(Dataset items)
'''
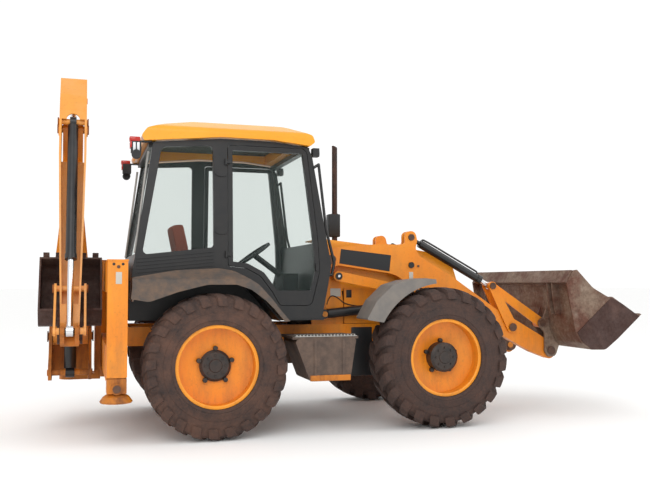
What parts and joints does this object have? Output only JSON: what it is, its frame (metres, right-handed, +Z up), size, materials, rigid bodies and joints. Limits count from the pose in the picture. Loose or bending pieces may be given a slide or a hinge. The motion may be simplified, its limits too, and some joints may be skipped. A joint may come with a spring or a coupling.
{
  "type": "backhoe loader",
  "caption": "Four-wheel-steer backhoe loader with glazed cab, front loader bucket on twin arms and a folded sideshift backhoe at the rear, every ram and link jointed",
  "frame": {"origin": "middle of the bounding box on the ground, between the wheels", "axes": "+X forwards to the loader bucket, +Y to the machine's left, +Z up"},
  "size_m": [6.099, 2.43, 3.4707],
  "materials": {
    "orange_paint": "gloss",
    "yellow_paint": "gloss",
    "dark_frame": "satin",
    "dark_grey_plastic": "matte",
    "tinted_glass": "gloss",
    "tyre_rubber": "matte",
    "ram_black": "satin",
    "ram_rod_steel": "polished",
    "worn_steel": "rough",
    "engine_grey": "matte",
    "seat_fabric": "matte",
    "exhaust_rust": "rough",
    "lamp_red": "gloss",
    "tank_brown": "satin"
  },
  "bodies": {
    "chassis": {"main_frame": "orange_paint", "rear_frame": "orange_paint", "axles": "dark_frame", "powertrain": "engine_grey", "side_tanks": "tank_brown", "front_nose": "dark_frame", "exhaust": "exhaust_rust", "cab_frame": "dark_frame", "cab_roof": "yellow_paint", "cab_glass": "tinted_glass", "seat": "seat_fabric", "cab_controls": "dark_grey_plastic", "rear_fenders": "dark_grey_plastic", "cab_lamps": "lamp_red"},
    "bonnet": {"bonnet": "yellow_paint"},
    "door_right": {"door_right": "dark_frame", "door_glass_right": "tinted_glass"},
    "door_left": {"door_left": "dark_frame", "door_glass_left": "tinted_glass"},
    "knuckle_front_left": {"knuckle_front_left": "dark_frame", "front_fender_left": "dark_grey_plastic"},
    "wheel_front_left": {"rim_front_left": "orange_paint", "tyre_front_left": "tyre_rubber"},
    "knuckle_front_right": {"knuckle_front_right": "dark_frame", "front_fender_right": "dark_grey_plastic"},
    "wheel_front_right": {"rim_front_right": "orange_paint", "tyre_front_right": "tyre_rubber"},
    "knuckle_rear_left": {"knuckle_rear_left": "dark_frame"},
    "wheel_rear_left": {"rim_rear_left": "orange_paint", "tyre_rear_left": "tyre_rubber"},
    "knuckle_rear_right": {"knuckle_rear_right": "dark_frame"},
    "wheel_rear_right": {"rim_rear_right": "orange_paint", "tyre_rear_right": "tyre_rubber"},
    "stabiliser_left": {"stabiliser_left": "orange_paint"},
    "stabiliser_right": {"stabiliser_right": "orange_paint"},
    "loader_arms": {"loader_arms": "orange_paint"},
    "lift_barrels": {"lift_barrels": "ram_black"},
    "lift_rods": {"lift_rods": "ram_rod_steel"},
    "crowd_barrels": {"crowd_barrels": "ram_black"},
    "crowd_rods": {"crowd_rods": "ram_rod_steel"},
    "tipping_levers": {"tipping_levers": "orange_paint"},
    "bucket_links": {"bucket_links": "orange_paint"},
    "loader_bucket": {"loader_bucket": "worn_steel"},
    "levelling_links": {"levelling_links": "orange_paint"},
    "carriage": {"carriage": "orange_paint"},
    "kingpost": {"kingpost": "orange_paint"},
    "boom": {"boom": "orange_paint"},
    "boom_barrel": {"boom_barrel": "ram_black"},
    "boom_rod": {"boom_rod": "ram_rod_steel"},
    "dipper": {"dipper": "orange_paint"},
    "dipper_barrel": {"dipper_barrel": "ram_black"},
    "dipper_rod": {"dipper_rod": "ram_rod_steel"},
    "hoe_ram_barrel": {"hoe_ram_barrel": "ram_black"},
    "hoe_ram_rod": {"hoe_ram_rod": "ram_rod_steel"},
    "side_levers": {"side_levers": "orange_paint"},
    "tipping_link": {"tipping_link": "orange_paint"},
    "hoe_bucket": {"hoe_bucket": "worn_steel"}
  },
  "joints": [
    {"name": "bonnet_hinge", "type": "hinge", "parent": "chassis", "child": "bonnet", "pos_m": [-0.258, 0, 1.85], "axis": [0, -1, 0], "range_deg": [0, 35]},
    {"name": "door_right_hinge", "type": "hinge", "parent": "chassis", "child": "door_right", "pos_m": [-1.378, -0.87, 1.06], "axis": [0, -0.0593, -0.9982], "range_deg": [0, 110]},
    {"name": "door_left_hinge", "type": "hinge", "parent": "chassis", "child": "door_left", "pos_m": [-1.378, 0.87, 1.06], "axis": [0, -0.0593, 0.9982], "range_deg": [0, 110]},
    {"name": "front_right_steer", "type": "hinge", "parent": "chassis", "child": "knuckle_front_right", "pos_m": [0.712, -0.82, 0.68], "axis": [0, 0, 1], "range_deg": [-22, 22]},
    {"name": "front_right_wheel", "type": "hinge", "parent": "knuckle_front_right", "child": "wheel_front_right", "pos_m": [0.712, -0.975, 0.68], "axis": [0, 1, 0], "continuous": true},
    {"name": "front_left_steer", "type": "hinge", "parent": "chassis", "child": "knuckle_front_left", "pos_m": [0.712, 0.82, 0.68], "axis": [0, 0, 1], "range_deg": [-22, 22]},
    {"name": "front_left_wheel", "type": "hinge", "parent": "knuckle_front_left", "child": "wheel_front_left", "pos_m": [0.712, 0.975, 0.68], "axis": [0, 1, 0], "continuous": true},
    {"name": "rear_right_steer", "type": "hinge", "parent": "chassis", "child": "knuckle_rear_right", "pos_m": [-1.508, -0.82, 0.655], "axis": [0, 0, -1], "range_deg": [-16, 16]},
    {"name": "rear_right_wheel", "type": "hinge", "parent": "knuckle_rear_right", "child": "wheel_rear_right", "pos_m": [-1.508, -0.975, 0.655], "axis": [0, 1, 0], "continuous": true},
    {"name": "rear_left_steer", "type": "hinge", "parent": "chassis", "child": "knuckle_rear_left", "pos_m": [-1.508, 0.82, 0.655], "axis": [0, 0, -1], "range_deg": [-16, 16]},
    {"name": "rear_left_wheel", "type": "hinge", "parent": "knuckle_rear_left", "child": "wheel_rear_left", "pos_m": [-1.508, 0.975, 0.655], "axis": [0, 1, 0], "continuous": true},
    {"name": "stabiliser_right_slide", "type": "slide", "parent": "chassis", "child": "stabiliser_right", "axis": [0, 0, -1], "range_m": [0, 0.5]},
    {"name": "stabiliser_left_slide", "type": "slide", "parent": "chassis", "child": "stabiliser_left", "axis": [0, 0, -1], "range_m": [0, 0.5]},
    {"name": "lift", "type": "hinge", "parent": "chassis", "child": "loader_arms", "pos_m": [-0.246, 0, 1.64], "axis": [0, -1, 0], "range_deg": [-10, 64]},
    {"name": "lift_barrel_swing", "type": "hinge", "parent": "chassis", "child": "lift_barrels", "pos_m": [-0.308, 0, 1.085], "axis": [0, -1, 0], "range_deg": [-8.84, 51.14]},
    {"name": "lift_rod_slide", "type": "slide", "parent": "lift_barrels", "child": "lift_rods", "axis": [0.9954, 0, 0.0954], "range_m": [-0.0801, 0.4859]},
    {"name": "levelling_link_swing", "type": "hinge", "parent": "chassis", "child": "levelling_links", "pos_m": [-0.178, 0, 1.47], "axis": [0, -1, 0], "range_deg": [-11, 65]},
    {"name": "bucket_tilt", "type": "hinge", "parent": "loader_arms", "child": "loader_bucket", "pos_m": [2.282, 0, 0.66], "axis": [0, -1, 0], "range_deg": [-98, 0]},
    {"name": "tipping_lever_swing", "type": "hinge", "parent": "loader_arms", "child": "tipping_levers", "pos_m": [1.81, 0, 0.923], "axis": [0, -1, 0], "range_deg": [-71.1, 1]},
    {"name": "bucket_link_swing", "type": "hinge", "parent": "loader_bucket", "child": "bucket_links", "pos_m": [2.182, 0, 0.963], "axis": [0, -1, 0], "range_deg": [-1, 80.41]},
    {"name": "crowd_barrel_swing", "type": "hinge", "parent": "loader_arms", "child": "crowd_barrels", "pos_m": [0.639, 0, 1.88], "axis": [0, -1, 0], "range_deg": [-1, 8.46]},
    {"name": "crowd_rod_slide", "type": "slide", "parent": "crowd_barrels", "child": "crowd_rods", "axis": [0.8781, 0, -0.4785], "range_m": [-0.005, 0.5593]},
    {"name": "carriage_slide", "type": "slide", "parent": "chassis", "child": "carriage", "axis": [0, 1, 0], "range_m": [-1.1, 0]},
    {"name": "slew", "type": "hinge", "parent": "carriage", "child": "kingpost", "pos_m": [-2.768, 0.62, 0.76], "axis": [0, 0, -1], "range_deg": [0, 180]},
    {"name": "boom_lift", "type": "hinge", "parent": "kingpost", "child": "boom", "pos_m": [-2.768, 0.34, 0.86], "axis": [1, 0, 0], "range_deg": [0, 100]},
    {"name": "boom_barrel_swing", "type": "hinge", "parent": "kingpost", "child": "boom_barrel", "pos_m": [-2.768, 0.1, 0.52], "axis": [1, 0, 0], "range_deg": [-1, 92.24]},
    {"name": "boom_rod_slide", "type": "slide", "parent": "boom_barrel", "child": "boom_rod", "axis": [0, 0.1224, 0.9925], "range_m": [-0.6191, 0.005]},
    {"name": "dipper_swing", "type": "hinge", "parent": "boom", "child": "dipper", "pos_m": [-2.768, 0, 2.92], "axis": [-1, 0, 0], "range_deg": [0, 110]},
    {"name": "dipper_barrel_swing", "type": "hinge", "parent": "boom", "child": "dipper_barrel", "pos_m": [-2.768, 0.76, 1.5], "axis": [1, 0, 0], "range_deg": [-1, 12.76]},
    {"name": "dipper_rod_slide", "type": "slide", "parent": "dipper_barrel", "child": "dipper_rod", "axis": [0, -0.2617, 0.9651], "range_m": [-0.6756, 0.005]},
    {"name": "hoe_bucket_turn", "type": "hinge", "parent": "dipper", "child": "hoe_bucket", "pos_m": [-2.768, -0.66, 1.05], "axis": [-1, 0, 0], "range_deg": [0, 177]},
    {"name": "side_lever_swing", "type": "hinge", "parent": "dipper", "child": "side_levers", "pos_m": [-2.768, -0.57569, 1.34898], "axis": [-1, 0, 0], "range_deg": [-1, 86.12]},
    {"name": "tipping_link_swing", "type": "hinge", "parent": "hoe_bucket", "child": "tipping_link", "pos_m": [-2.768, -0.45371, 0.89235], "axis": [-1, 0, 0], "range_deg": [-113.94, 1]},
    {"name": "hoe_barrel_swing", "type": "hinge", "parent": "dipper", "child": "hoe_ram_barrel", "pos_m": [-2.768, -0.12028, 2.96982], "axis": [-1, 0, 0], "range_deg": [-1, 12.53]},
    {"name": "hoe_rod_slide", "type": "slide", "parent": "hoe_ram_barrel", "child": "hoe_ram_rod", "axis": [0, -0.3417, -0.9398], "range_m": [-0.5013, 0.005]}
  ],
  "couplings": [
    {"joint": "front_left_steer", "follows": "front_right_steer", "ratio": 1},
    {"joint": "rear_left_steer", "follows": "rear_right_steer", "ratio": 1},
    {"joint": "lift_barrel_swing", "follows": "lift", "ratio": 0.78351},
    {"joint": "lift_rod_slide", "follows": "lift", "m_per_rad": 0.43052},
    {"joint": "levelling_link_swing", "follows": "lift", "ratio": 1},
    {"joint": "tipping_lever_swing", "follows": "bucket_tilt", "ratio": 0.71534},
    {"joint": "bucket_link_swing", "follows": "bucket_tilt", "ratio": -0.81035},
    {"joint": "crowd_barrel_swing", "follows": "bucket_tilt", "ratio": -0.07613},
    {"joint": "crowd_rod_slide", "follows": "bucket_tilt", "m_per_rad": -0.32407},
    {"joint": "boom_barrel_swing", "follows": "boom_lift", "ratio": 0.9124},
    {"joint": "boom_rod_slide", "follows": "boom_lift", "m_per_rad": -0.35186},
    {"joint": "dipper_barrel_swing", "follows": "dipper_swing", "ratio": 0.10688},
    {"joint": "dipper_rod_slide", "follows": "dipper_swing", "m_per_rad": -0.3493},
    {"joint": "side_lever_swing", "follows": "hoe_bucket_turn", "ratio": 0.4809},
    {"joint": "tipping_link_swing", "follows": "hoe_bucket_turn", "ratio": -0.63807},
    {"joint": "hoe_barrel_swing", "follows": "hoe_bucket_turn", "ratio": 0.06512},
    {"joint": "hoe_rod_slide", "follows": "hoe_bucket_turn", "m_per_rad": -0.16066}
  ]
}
'''
'''
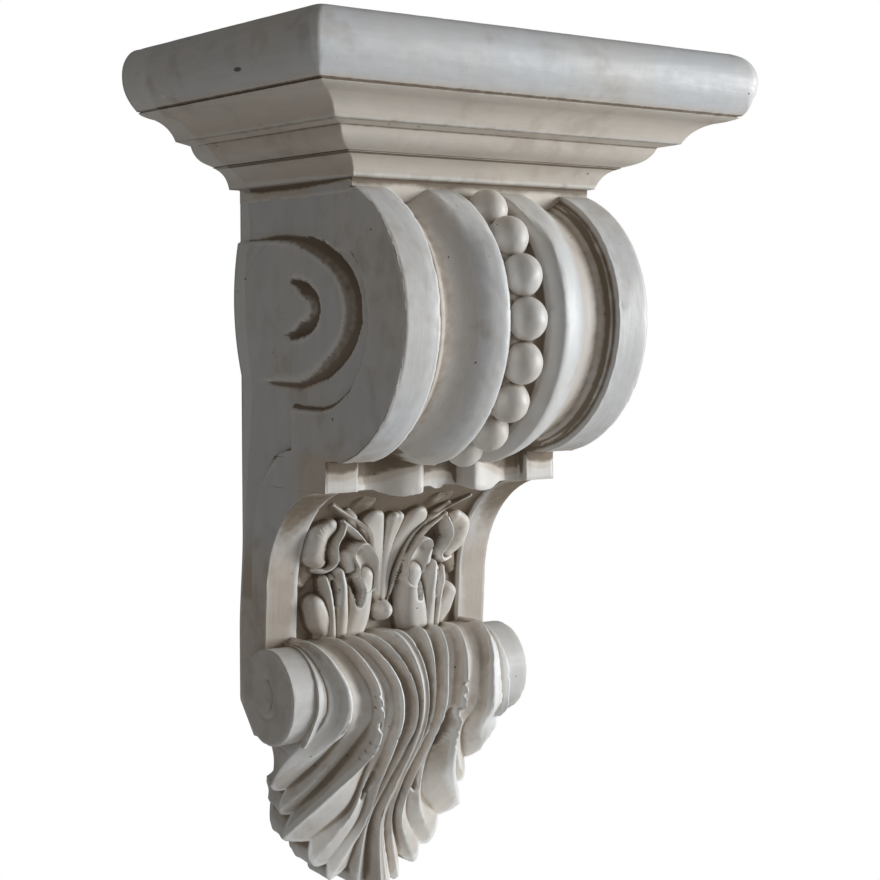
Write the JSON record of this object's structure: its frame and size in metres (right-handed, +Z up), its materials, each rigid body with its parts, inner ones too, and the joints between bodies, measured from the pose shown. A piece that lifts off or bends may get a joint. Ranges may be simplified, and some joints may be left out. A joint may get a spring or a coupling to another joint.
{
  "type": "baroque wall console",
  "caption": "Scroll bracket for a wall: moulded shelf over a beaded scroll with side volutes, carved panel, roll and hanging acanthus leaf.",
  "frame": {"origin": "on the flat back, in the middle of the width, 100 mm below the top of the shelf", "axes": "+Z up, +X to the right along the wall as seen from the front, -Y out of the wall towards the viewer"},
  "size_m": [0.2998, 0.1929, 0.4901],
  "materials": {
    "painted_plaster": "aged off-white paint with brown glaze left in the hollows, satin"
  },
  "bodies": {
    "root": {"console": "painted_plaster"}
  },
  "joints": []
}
'''
*THE TASK*. From the data above, copy out every line with the string "JSON" in it.

*ANSWER*.
What parts and joints does this object have? Output only JSON: what it is, its frame (metres, right-handed, +Z up), size, materials, rigid bodies and joints. Limits count from the pose in the picture. Loose or bending pieces may be given a slide or a hinge. The motion may be simplified, its limits too, and some joints may be skipped. A joint may come with a spring or a coupling.
Write the JSON record of this object's structure: its frame and size in metres (right-handed, +Z up), its materials, each rigid body with its parts, inner ones too, and the joints between bodies, measured from the pose shown. A piece that lifts off or bends may get a joint. Ranges may be simplified, and some joints may be left out. A joint may get a spring or a coupling to another joint.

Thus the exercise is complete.